When the visitor is on the land as a trespasser, the mere relationship of the occupier and the trespasser in which the trespasser has imposed upon the occupier will not satisfy the requirement of proximity. Something more will be required. The additional factor or combination of factors which may … supply the (required) degree of proximity or give rise to a reasonably foreseeable risk of relevant injury are incapable of being exhaustively defined or identified. At the least they will include either knowledge of the actual or likely presence of a trespasser or reasonable foreseeability of a real risk of such presence”
A private road landowner will be liable for harm or damage caused to a trespasser or invitee if there is a reasonably foreseeable risk of harm or damage occurring (Hacksaw v Shaw).
In Burnie Port Authority v General Jones Pty Ltd (1994) (High Court) the appellant was found liable for damages caused by the negligence of its independent contractor. The contractor was carrying out unguarded welding operations which resulted in a fire spreading to adjoining cold rooms occupied by the respondent and ruining the respondent’s frozen vegetables.
In Weber v Greater Hume Shire Council (2019) (NSWCA), Greater Hume Shire Council operated a waste disposal site. A fire ignited in the tip and quickly spread, reaching Gegorery where it destroyed homes and personal possessions of several residents including the appellant. It was held:
The most likely cause of the fire was spontaneous combustion, however it was not necessary for the Court of Appeal to be satisfied on the balance of probabilities that spontaneous combustion was the cause. The only other likely causes were the lensing effect of glass and arcing of a vehicle battery. As such, the Court of Appeal considered it was more probably than not that one of these was the cause of the fire.
The Council failed to take a number of precautions to avoid the risk of fire igniting and spreading from the tip. Within the tip, these precautions included reducing dried vegetation in the tip and slashing the glass between the piles of waste and between the waste and boundary fence. Other precautions which the Court of Appeal accepted should have been taken by the Council included compacting and covering the waste and maintaining a fire break around the tip.
It was still necessary to consider whether the limited resources available to Council meant that those precautions were beyond those which should have been reasonably undertaken. For that purpose, this required considering the burden of adopting those precautions only at waste disposal facilities operated by the Council, and not on other land owned or occupied by the Council. In this respect, while the evidence showed that the tip operated at a loss (as expected), there was evidence that the Council received unallocated grants and maintained a waste management fund, for which the actual expenditure prior to the fire was less than the budgeted expenditure.
This indicated that here had been ‘ample funds’ available to the Council to take all the identified precautions. Consequently, the Court of Appeal concluded there was no evidence that the Council was reasonably precluded from taking those precautions.
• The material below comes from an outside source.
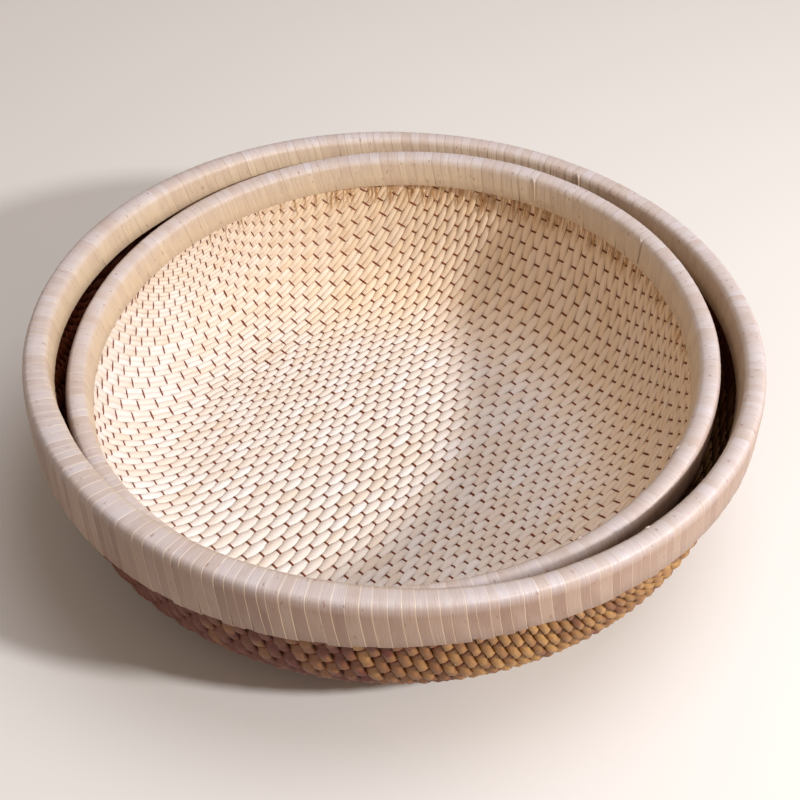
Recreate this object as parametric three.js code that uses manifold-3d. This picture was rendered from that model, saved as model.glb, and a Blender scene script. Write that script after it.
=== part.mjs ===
import * as THREE from 'three';
import { mergeGeometries, mergeVertices } from 'three/addons/utils/BufferGeometryUtils.js';
import Module from 'manifold-3d';

// A pair of shallow round willow baskets, the small one standing in the large one.
// Each is a woven bowl whose edge is clamped between two bent hoops and bound over with willow splint.
// Units are millimetres, +Z is up, and the origin is the middle of the large basket's flat underside.

// The large basket
const largeRimRadius = 250;
const largeHeight = 140;
const largeKneeRadius = 83; // the bend between the flat floor and the side

// The small basket stands on the large one's floor and is a touch longer from front to back
const rimClearanceAtSides = 8.3; // between the two rims, left and right, with the small basket in the middle
const rimClearanceAtEnds = 3.8; // the same at the front and back
const smallShiftLeft = 2.5; // how far it stands from the middle
const smallShiftBack = 1.8;
const smallRimDrop = 14.5; // the middle of its rim lies this far below the large one
const smallRimSlope = 3.7; // degrees that its rim is out of level
const smallHighSide = 37; // degrees from +X to where its rim is highest
const smallKneeRadius = 72;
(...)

In McInnes v Wardle (1931) (High Court) a contractor was engaged by the defendant to fumigate rabbits. The normal practice was to clear the bracken fern by burning. The contractor lit a fire which escaped to the plaintiff’s neighbouring property and caused damage. Judgement was awarded to the plaintiff and it was determined the landowner was negligent. The court pointed out that:
Grass and scrub are usually very dry during the Australian summer and that fires spread with great rapidity. It was observed that the statutory prohibitions against lighting fires during summer months demonstrated that the defendant should have foreseen and guarded against the danger of burning ferns and undergrowth as a means of controlling rabbits.
In Yeung v Santosa Realty (2020) (Victorian Supreme Court) it was held the duty to inspect, detect and report on obvious hazards had been delegated by the owner to the real estate agent. This decision confirms the legal proposition that the duty of a landlord to take reasonable precautions (by routine inspection of rental premises) to avoid foreseeable risk of injury can be delegated by engaging a competent contractor (managing real estate agent).
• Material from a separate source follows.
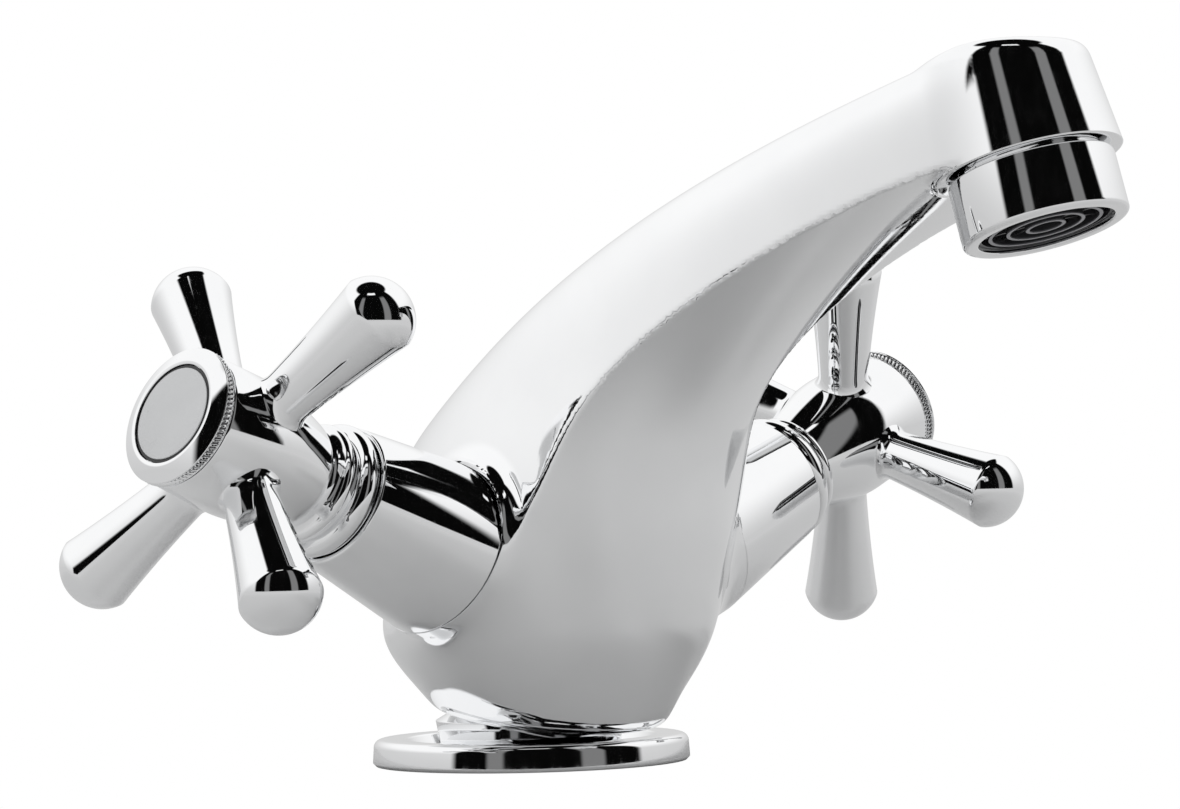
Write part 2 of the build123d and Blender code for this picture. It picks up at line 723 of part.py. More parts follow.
def handle_screw():
    """Socket screw through the handle's web into the spindle."""
    return turned(
        [
            (0, SCREW_START),
            (SCREW_R, SCREW_START),
            (SCREW_R, WEB_END),
            (SCREW_HEAD_R, WEB_END),
            (SCREW_HEAD_R, WEB_END + SCREW_HEAD),
            (SCREW_SOCKET_R, WEB_END + SCREW_HEAD),
            (SCREW_SOCKET_R, WEB_END + SCREW_HEAD - SCREW_SOCKET),
            (0, WEB_END + SCREW_HEAD - SCREW_SOCKET),
        ]
    )


def write(name, shape):
    """Export one named node."""
    shape = Compound(children=list(shape)) if isinstance(shape, list) else shape
    shape.label = name
    export_step(shape, f"parts/{name}.step")


def write_valve(label, side, first_arm):
    """Every piece of one valve, placed on its axis."""
    frame = valve_frame(side)
    pieces = {
        "shroud": shroud(),
        "bush": bush(),
        "seat_seal": seat_seal(),
        "fixed_disc": fixed_disc(),
        "turning_disc": turning_disc(),
        "spindle": spindle(),
        "spindle_o_rings": spindle_o_rings(),
        "circlip": circlip(),
        "handle": handle(first_arm),
        "cap_ring": cap_ring(),
        "index_disc": index_disc(),
        "handle_screw": handle_screw(),
    }
    for piece, shape in pieces.items():
        placed = [frame * one for one in shape] if isinstance(shape, list) else frame * shape
        write(f"{label}_{piece}", placed)


os.makedirs("parts", exist_ok=True)
write("body_casting", body_casting())
write("base_ring", base_ring())
write("base_gasket", base_gasket())
write("aerator_shell", aerator_shell())
write("aerator_insert", aerator_insert())
write("aerator_screen", aerator_screen())
write("aerator_washer", aerator_washer())
write_valve("hot", -1, HOT_ARM_ANGLE)
write_valve("cold", 1, COLD_ARM_ANGLE)
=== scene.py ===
import math

import bmesh
import bpy
import numpy as np
from mathutils import Matrix, Vector
from mathutils.bvhtree import BVHTree


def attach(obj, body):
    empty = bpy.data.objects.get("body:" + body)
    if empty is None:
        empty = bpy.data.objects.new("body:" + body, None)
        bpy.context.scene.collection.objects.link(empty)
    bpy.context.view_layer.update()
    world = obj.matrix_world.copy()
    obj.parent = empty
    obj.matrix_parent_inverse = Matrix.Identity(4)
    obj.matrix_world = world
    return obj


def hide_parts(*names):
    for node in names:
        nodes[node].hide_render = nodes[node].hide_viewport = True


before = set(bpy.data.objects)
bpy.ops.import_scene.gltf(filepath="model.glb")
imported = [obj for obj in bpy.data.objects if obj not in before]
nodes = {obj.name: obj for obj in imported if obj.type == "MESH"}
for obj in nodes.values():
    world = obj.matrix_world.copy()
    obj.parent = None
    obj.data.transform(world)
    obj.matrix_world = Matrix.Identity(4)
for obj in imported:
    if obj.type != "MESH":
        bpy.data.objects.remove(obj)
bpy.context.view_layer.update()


# Base ring.
# A turned brass cover plate, polished and chromed, with a rolled rim. It lies loose on the
# deck, and the foot of the casting stands in its recess.
MM = 0.001
RING_CORNERS = (
    (13.4, 0.0, 0.0),
    (25.5, 0.0, 0.0),
    (26.0, 0.5, 0.25),
    (25.75, 4.3, 1.3),
    (20.3, 4.3, 0.45),
    (19.4, 2.4, 0.3),
    (13.4, 2.4, 0.15),
)
CHROME_DARK = (0.9, 0.905, 0.915, 1)
CHROME_LIGHT = (0.97, 0.975, 0.98, 1)
CLOUD_SCALE = 70.0
CASTING_RIPPLE = 0.00001
HAIRLINE_STRETCH = (1.0, 1.0, 0.12)
HAIRLINE_TURN = (0.5, 0.3, 0.0)
HAIRLINE_SPREAD = (0.35, 0.75)


def rounded(corners, steps=7):
    """Closed outline of (radius, height) points, each corner turned into an arc of its own rounding."""
    points = []
    for place, (radius, height, rounding) in enumerate(corners):
        here = np.array((radius, height))
        if rounding == 0:
            points.append(here)
            continue
        back = np.array(corners[place - 1][:2]) - here
        ahead = np.array(corners[(place + 1) % len(corners)][:2]) - here
        back, ahead = back / np.linalg.norm(back), ahead / np.linalg.norm(ahead)
        half = math.acos(max(-1.0, min(1.0, float(back @ ahead)))) / 2
        inward = (back + ahead) / np.linalg.norm(back + ahead)
        centre = here + inward * rounding / math.sin(half)
        start = here + back * rounding / math.tan(half) - centre
        end = here + ahead * rounding / math.tan(half) - centre
        sweep = math.pi - 2 * half
        for step in range(steps + 1):
            share = step / steps
            before, after = math.sin(sweep * (1 - share)), math.sin(sweep * share)
            points.append(centre + (start * before + end * after) / math.sin(sweep))
    return points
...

A private road owner may be required to pay damages to a harmed person where the owner is determined to be responsible for the respective harm resulting from the use of the road.
If they sustained harm as a result of using the landowner’s damaged private road, a road user may initiate Alternative Dispute Resolution or make a claim in court.
Any disputes in regard to private road liability may be brought in the Supreme Court of NSW and any claims made for a breach of liability may be brought by application in the competent jurisdiction dependent on the monetary amount claimed.
A claim for any breach resulting in personal injury is to be brought within 3 years from the date the negligence occurred as required by the Limitation Act 1969 (NSW).
How to advise and act for your client if a claim is brought against them for harm or damage caused to a road user is outside the scope of this resource. See the following section on how to make a referral to Justice Connect for pro bono legal assistance.
Justice Connect connects eligible individuals, small business owners and primary producers and community organisations affected by disasters like floods, bushfires, cyclones, and other extreme weather events, with free legal help.
We may be able to match your client with one of our pro bono lawyers for assistance with a private road dispute.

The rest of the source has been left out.